La finesse de l’écriture de Ram V n’est plus à démontrer, mais l’auteur ne cesse d’étonner, de réinventer son propre style et de surprendre. Comme à son habitude, il nourrit son récit d’un imaginaire et d’une ambiance propre à son pays d’origine, l’Inde, et il le met en scène avec énormément de talent. On sent son amour pour sa culture, mais aussi son envie de l’utiliser dans des récits qui dépassent la simple question culturelle. Le Mumbai qu’il met en scène n’est ni plus ni moins qu’une métropole où la vie se fait et se défait, ce cadre si particulier devient quelque chose de commun sous sa plume. Là où la « normalité » dans les comics est de raconter des histoires qui ont pour décor de gigantesques villes américaines, Ram V se sert de son pays d’origine comme s’il n’y avait rien de spécial ou de particulier, et c’est peut-être le meilleur moyen d’apporter une certaine diversité à l’industrie des comics et aux histoires qui sont racontées. D’autant que Filipe Andrade, à ses côtés, imagine un Mumbai fait de couleurs écarlates aux nombreuses nuances, dans un style d’une beauté sans pareille, amenant dans chaque chapitre Laila Starr sur un nouveau terrain, une nouvelle idée, un nouvel obstacle mental et philosophique à traverser pour accomplir son but.

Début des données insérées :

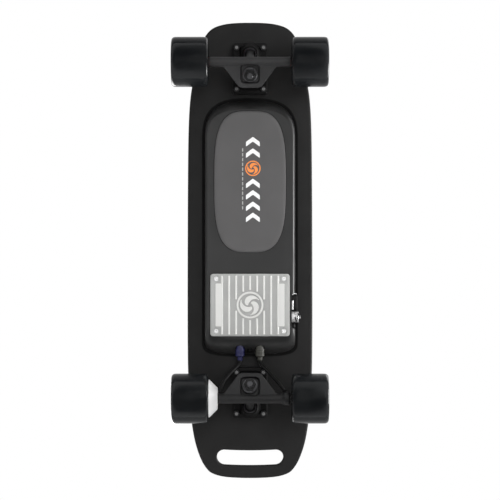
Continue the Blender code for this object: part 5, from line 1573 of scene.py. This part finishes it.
def make_front_wheel(side, materials):
    """The urethane roller on its spoked core, the bearings, and the axle nut with its washer."""
    wheel = wheel_frame("front", side)
    body = f"wheel_front_{side}"
    flank = [(0.0190, 0.0206), (0.0205, 0.0210), (0.0240, 0.0232), (0.0252, 0.0252), (0.0255, 0.0268)]
    flank += [(0.0250, 0.0274), (0.0252, 0.0281), (0.0264, 0.0287), (0.0272, 0.0295), (0.0275, 0.0306)]
    flank += [(0.0275, 0.0328), (0.0271, 0.0343), *TYRE_SHOULDER]
    tyre = turned(f"roller_front_{side}", both_sides(flank), wheel, materials["urethane"], 128)
    attach(tyre, body, "urethane", f"tyre_front_{side}")
    # A pale grey ring on the tyre's sidewall step: a painted highlight.
    highlight_band = ((0.0251, 0.0274), (0.0256, 0.0276), (0.0256, 0.0280), (0.0251, 0.0281))
    attach(turned(f"sidewall_painted_highlight_front_{side}", highlight_band, wheel, materials["print_grey_and_highlight"], 128), body, "urethane")

    rim = both_sides([(0.0186, 0.0184), (0.0190, 0.0190), (0.0190, 0.0203), (0.0180, 0.0206)])
    core = turned("core", rim, wheel, materials["core"], 96)
    hub = both_sides([(0.0176, 0.0112), (0.0180, 0.0118), (0.0176, 0.0131), (0.0150, 0.0137)])
    web = both_sides([(0.0035, 0.0125), (0.0030, 0.0190)])
    others = [turned("hub", hub, wheel, segments=96), turned("web", web, wheel, segments=96)]
    for index in range(CORE_SPOKES):
        angle = 2 * math.pi * index / CORE_SPOKES
        turn = wheel @ Matrix.Rotation(angle, 4, "Z")
        rings = []
        for reach, half, deep in SPOKE_SECTIONS:
            section = [(half, -deep + 0.0022), (0.0, -deep), (-half, -deep + 0.0022)]
            section += [(-half, deep - 0.0022), (0.0, deep), (half, deep - 0.0022)]
            rings.append([turn @ Vector((reach, across, along)) for across, along in section])
        others.append(loft("spoke", rings))
    combine(core, others, "UNION")
    core.name = f"spoked_core_{side}"
    attach(core, body, "core", f"core_front_{side}")

    race = [(0.0168, 0.0043), (0.0175, 0.0046), (0.0175, 0.0060), (0.0170, 0.0063), (0.0169, 0.0090)]
    race += [(0.0175, 0.0093), (0.0175, 0.0108), (0.0172, 0.0110), (0.0105, 0.0110), (0.0105, 0.0060)]
    bearing = turned(f"bearing_pair_{side}", both_sides(race), wheel, materials["steel"], 72)
    attach(bearing, body, "steel", f"bearings_front_{side}")
    shield = ((0.0169, 0.0064), (0.0172, 0.0066), (0.0172, 0.0087), (0.0169, 0.0089))
    attach(turned(f"bearing_shield_{side}", shield, wheel, materials["dark_steel"], 72), body, "steel")

    nut = hex_nut(0.0065, 0.0056, 0.0041, materials["dark_steel"])
    lock = copied("lock", nut, wheel @ Matrix.Translation((0, 0, 0.0188)))
    bpy.data.objects.remove(nut)
    collar = ((0.0240, 0.0042), (0.0240, 0.0050), (0.0246, 0.0049), (0.0246, 0.0042))
    pieces = [lock, turned("collar", collar, wheel, segments=48)]
    whole = merged(f"axle_lock_nut_{side}", pieces, materials["dark_steel"])
    attach(whole, "front_hanger", "steel", f"axle_nut_front_{side}")
    washer = ((0.0180, 0.0043), (0.0180, 0.0072), (0.0187, 0.0072), (0.0187, 0.0043))
    disc = turned(f"axle_washer_{side}", washer, wheel, materials["steel"], 56, 0.00015)
    attach(disc, "front_hanger", "steel")


def make_rear_wheel(side, materials):
    """A hub motor: the urethane sleeve, the turning can and the cover disc with its screws."""
    wheel = wheel_frame("rear", side)
    body = f"wheel_rear_{side}"
    outer = [(0.0241, 0.0303), (0.0241, 0.0314), (0.0268, 0.0314), (0.0275, 0.0319), (0.0275, 0.0330)]
    outer += [(0.0271, 0.0344), *TYRE_SHOULDER]
    inner = mirrored(TYRE_SHOULDER)
    inner += [(-0.0271, 0.0344), (-0.0275, 0.0330), (-0.0275, 0.0316), (-0.0268, 0.0303)]
    tyre = turned(f"roller_rear_{side}", outer + inner, wheel, materials["urethane"], 128)
    attach(tyre, body, "urethane", f"tyre_rear_{side}")
    can = (
        (-0.0250, 0.0078), (-0.0246, 0.0078), (-0.0220, 0.0078), (-0.0220, 0.0272), (0.0212, 0.0272),
        (0.0212, 0.0300), (-0.0238, 0.0300), (-0.0250, 0.0286), (-0.0250, 0.0180), (-0.0244, 0.0172),
        (-0.0244, 0.0125), (-0.0250, 0.0118),
    )
    shell = turned(f"motor_bell_{side}", can, wheel, materials["motor_cover"], 96, 0.0003)
    attach(shell, body, "black_metal", f"motor_can_rear_{side}")
    cover = [(0.0255, 0), (0.0255, 0.0080), (0.0215, 0.0080), (0.0215, 0.0298), (0.0243, 0.0298)]
    cover += [(0.0243, 0.0310), (0.0264, 0.0310), (0.0270, 0.0304), (0.0266, 0.0299), (0.0266, 0.0180)]
    cover += [(0.0271, 0.0172), (0.0271, 0.0150), (0.0269, 0.0142), (0.0269, 0)]
    disc = turned(f"motor_disc_{side}", cover, wheel, materials["motor_cover"], 128, 0.0002)
    places = []
    for index in range(COVER_SCREWS):
        turn = Matrix.Rotation(math.pi * (index / 3 + 1 / 6), 4, "Z")
        places.append(wheel @ turn @ Matrix.Translation((COVER_SCREW_RING, 0, 0)))
    wells = [turned("well", pin(0.0258, 0.0290, 0.0040), place, segments=40) for place in places]
    combine(disc, wells, "DIFFERENCE")
    attach(disc, body, "motor_cover", f"motor_cover_rear_{side}")
    band = ((0.0262, 0.0184), (0.02675, 0.0186), (0.02675, 0.0296), (0.0262, 0.0298))
    ring = turned("ring", band, wheel, materials["cover_ring"], 128)
    openings = [turned("opening", pin(0.020, 0.0290, 0.0042), place, segments=40) for place in places]
    combine(ring, openings, "DIFFERENCE")
    ring.name = f"motor_disc_ring_{side}"
    attach(ring, body, "motor_cover")
    spots = [place @ Matrix.Translation((0, 0, 0.0259)) for place in places]
    screws = placed_screws(f"motor_screws_{side}", 0.0036, 0.0012, spots, materials["dark_steel"])
    attach(screws, body, "steel")
    emblem = swirl(f"motor_emblem_{side}", (0, 0), 0.0125, 0.0267, 0.0273, materials["orange"], wheel)
    attach(emblem, body, "motor_cover")
    shaft = ((-0.0302, 0.0043), (0.0190, 0.0043), (0.0190, 0.0070), (-0.0298, 0.0070), (-0.0302, 0.0066))
    hollow = turned(f"motor_shaft_{side}", shaft, wheel, materials["black_steel"], 48)
    attach(hollow, "rear_hanger", "steel", f"motor_stator_rear_{side}")
    coils = [(-0.0200, 0.0071), (-0.0200, 0.0225), (-0.0150, 0.0245), (-0.0150, 0.0264), (0.0140, 0.0264)]
    coils += [(0.0140, 0.0245), (0.0190, 0.0225), (0.0190, 0.0071)]
    windings = turned(f"motor_windings_{side}", coils, wheel, materials["stator"], 72, 0.0008)
    attach(windings, "rear_hanger", "stator")


def make_motor_flange(materials):
    """The aluminium cone round the rear hanger's end, beside the right hub motor; its near-white colour is a
    painted highlight.
    """
    low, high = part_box("motor_flange_rear_right")
    centre = (low + high) / 2
    near, far = low.x, high.x
    wide = (high.z - low.z) / 2
    profile = [(far, FLANGE_BORE), (near, FLANGE_BORE), (near, FLANGE_NARROW - 0.0006)]
    profile += [(near + 0.0004, FLANGE_NARROW), (far - 0.0012, wide - 0.0002), (far - 0.0009, wide)]
    profile.append((far, wide))
    place = frame_along((0, centre.y, centre.z), (1, 0, 0))
    cone = turned("motor_flange", profile, place, materials["flange"], 96)
    attach(cone, "rear_hanger", "motor_flange", "motor_flange_rear_right")


# --- What stays from the CAD ----------------------------------------------------------------------


def finish_carried_nodes(materials):
    """Procedural materials on the nodes that are shown as they are: what the casing hides."""
    for node, finish in (("battery_pack", "cells"), ("motor_controller", "circuit_board")):
        mesh = NODES[node].data
        mesh.materials.clear()
        mesh.materials.append(materials[finish])


# --- Stage ----------------------------------------------------------------------------------------


def make_floor():
    """A pale floor under the wheels, see-through from below and fading out far from the board."""
    mesh = bpy.data.meshes.new("floor")
    reach = FLOOR_REACH
    corners = [(-reach, -reach, 0), (reach, -reach, 0), (reach, reach, 0), (-reach, reach, 0)]
    mesh.from_pydata(corners, [], [(0, 1, 2, 3)])
    floor = new_object("floor", mesh)
    floor.visible_shadow = False
    floor.location.z = -0.0002
    material = bpy.data.materials.new("pale_floor")
    material.use_nodes = True
    nodes = material.node_tree.nodes
    links = material.node_tree.links
    shader = nodes["Principled BSDF"]
    put(shader, {"Base Color": (0.80, 0.80, 0.80, 1.0), "Roughness": 0.7})
    clear = nodes.new("ShaderNodeBsdfTransparent")
    geometry = nodes.new("ShaderNodeNewGeometry")
    coordinates = nodes.new("ShaderNodeTexCoord")
    distance = nodes.new("ShaderNodeVectorMath")
    distance.operation = "LENGTH"
    fade = nodes.new("ShaderNodeMapRange")
    fade.interpolation_type = "SMOOTHSTEP"
    put(fade, {"From Min": 0.9, "From Max": 3.0})
    hidden = nodes.new("ShaderNodeMath")
    hidden.operation = "MAXIMUM"
    mix = nodes.new("ShaderNodeMixShader")
    links.new(coordinates.outputs["Object"], distance.inputs[0])
    links.new(distance.outputs["Value"], fade.inputs["Value"])
    links.new(geometry.outputs["Backfacing"], hidden.inputs[0])
    links.new(fade.outputs["Result"], hidden.inputs[1])
    links.new(hidden.outputs["Value"], mix.inputs["Fac"])
    links.new(shader.outputs["BSDF"], mix.inputs[1])
    links.new(clear.outputs["BSDF"], mix.inputs[2])
    links.new(mix.outputs["Shader"], nodes["Material Output"].inputs["Surface"])
    mesh.materials.append(material)


def make_world():
    """White to the eye. Its light is dim straight below and at the nose, brighter at the tail and above."""
    world = bpy.data.worlds.new("studio")
    bpy.context.scene.world = world
    world.use_nodes = True
    nodes = world.node_tree.nodes
    links = world.node_tree.links
    seen = nodes["Background"]
    put(seen, {"Color": (1.0, 1.0, 1.0, 1.0)})
    light = nodes.new("ShaderNodeBackground")
    direction = nodes.new("ShaderNodeTexCoord")
    split = nodes.new("ShaderNodeSeparateXYZ")
    links.new(direction.outputs["Generated"], split.inputs["Vector"])
    ramps = []
    for stops in (LIGHT_AT_NOSE, LIGHT_AT_TAIL):
        height = nodes.new("ShaderNodeMapRange")
        put(height, {"From Min": -1.0})
        links.new(split.outputs["Z"], height.inputs["Value"])
        ramp = nodes.new("ShaderNodeValToRGB")
        elements = ramp.color_ramp.elements
        for stop, (_, level) in zip((elements[0], elements[-1]), (stops[0], stops[-1])):
            stop.color = (level, level, level, 1.0)
        for position, level in stops[1:-1]:
            elements.new(position).color = (level, level, level, 1.0)
        links.new(height.outputs["Result"], ramp.inputs["Fac"])
        ramps.append(ramp)
    towards_tail = nodes.new("ShaderNodeMapRange")
    put(towards_tail, {"From Min": 0.1, "From Max": -0.5})
    links.new(split.outputs["Y"], towards_tail.inputs["Value"])
    blend = nodes.new("ShaderNodeMixRGB")
    links.new(towards_tail.outputs["Result"], blend.inputs["Fac"])
    links.new(ramps[0].outputs["Color"], blend.inputs["Color1"])
    links.new(ramps[1].outputs["Color"], blend.inputs["Color2"])
    links.new(blend.outputs["Color"], light.inputs["Color"])
    eye = nodes.new("ShaderNodeLightPath")
    mix = nodes.new("ShaderNodeMixShader")
    links.new(eye.outputs["Is Camera Ray"], mix.inputs["Fac"])
    links.new(light.outputs["Background"], mix.inputs[1])
    links.new(seen.outputs["Background"], mix.inputs[2])
    links.new(mix.outputs["Shader"], nodes["World Output"].inputs["Surface"])


def soft_light(name, place, target, size, power):
    """A rectangular lamp at a place, turned to its target."""
    data = bpy.data.lights.new(name, "AREA")
    data.shape = "RECTANGLE"
    data.size, data.size_y = size
    data.energy = power
    light = bpy.data.objects.new(name, data)
    bpy.context.scene.collection.objects.link(light)
    light.location = place
    light.rotation_euler = (Vector(target) - Vector(place)).to_track_quat("-Z", "Y").to_euler()


def make_stage():
    """The studio's world, floor and soft lights, and the camera straight under the board."""
    scene = bpy.context.scene
    scene.view_settings.view_transform = "Standard"
    make_world()
    make_floor()
    soft_light("top_key", (1.1, -0.9, 2.0), (0, 0, 0.1), (1.4, 1.4), 30)
    soft_light("top_fill", (-1.4, 0.8, 1.6), (0, 0, 0.1), (1.6, 1.6), 14)
    soft_light("under_key", (-0.60, 0.60, -2.1), (0, 0, 0.1), (1.2, 1.2), 31)
    soft_light("under_fill", (0.65, -0.60, -2.1), (0, 0, 0.1), (1.4, 1.4), 18)
    soft_light("side_strip", (-1.5, -0.15, 0.35), (0, -0.05, 0.1), (0.7, 1.1), 30)
    data = bpy.data.cameras.new("camera")
    camera = bpy.data.objects.new("camera", data)
    scene.collection.objects.link(camera)
    data.lens = CAMERA_LENS
    camera.location = (0, 0, DECK_UNDERSIDE - CAMERA_DISTANCE)
    camera.rotation_euler = (0, math.pi, 0)
    scene.camera = camera


materials = make_materials()
make_deck(materials)
make_grip(materials)
make_display(materials)
make_casing(materials)
make_button(materials)
make_casing_plugs(materials)
make_label(materials)
make_heatsink(materials)
make_side_fittings(materials)
make_motor_leads(materials)
for truck_end in ("front", "rear"):
    make_truck(truck_end, materials)
for wheel_side in ("left", "right"):
    make_front_wheel(wheel_side, materials)
    make_rear_wheel(wheel_side, materials)
make_motor_flange(materials)
finish_carried_nodes(materials)
make_stage()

Chaque année, le monde des comics nous offre une pépite, une œuvre inattendue qui laisse en nous une marque indélébile. Toutes les morts de Laila Starr est cette heure-là pour moi, un moment de grâce où Ram V et Filipe Andrade s’accordent pour livrer une invitation au questionnement sur le sens de la vie sans la mort, sur la place de chacun et de chacune dans un monde qui ne s’embarrasse pas vraiment des individualités. Mais c’est aussi et surtout une célébration de la vie, car le comics n’est jamais pessimiste, jamais nihiliste, il célèbre l’importance de la vie et de l’humanité, sa résilience et sa capacité, parfois, à faire le bon choix.

  • Toutes les morts de Laila Starr est disponible en librairie depuis le 6 mai 2022.